Monday, September 3, 2012

The spirit of reform is alive and well

It is so easy to give up and resign ourselves to broken politics, stagnant economies, and no hope for the future. Everywhere you look there are outbreaks of violence, political intimidation, corporate domination, and the disappearance of opportunity. Commonplace things that we used to take for granted are under attack as never before in this country. What can we little people do? Is our decline into feudalism inexorable?

People in Poland, Czechoslovakia, Romania, and elsewhere asked the same questions while under the Soviet boot. No one thought things could change until people actually just went out and did it. While Eastern Europe is certainly no paradise, at least they are free of foreign domination in fact. The Soviet Union was crumbling in the 1980s but remained militarily strong. When Solidarity organized and demonstrated, many cringed that the nascent movment would be crushed by Soviet Tanks but it did not happen.

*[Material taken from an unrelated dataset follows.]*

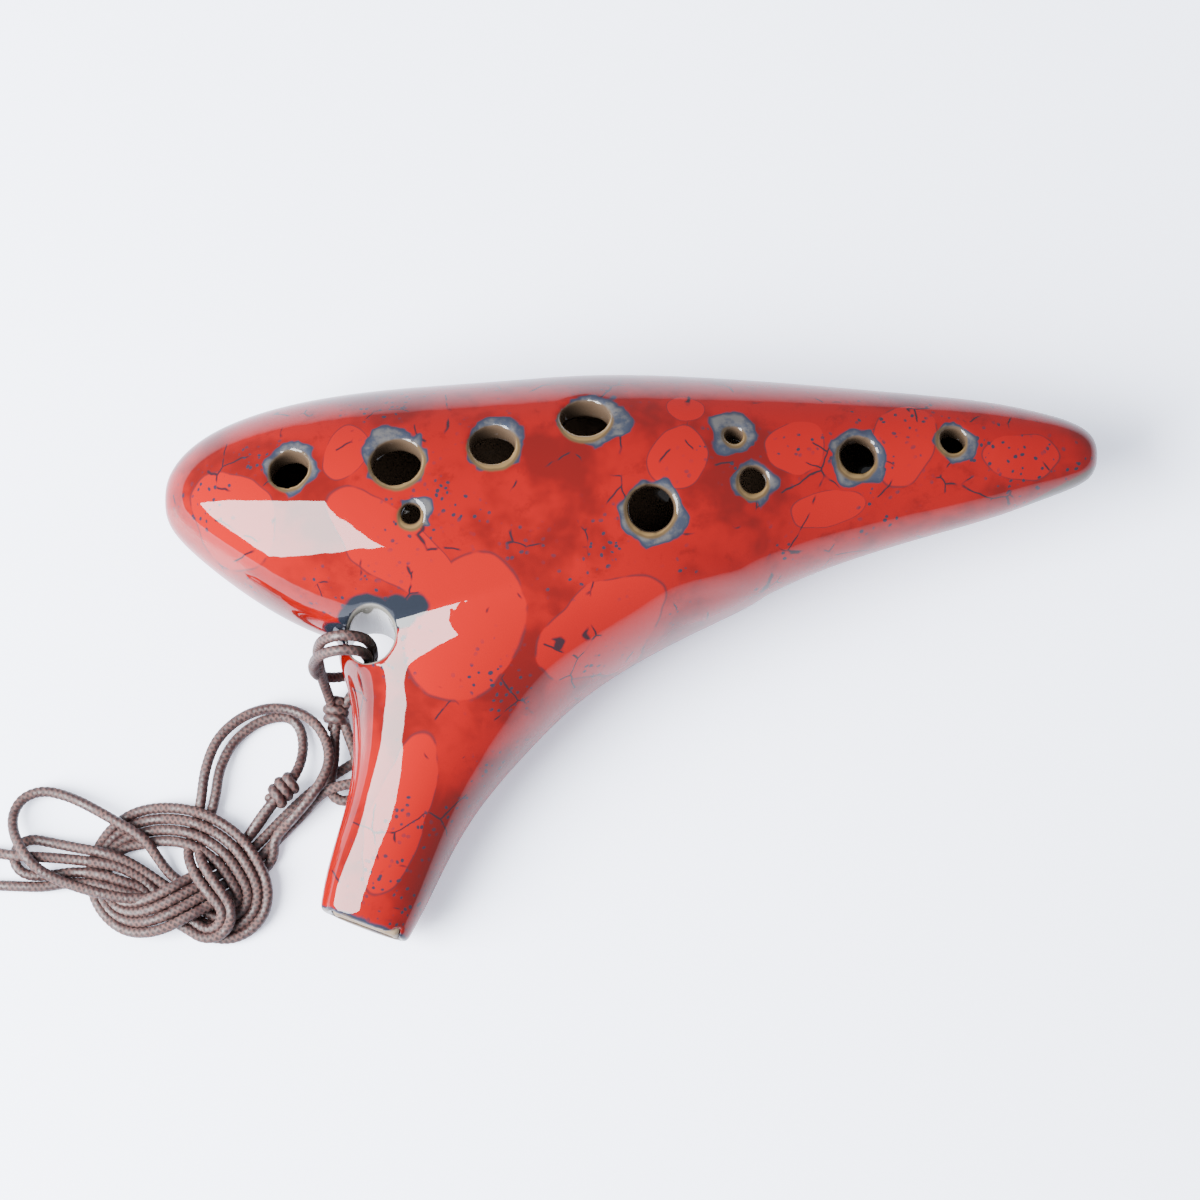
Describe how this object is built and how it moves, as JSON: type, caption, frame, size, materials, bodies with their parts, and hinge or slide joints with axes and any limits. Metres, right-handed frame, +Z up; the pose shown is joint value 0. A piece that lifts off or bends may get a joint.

The same thing has been happening in Latin America and now the Middle East. Popular fights for freedom are never easy, but it is happening. If those two areas are under America's version of the Iron Curtain, will we see the collapse of the American state soon? The decade that followed the demise of the Soviet Union certainly was not pretty, and the plight of the Russian people is still pretty grim. Will this be the American fate? When the corporate oligarchy finally crushes the remnents of government authority and any other institution outside the neoliberal "Washington Consensus" agenda, will the American nation collapse into anarchy or worse?

Despite the awful headlines, the even more horrific state of government and elections there is reason to believe freedom will survive the collapse. There is activism and organizing all over the country that does not involve silly old people in colonial garb decorated with tea bags. Real groups fighting real battles for the betterment of society.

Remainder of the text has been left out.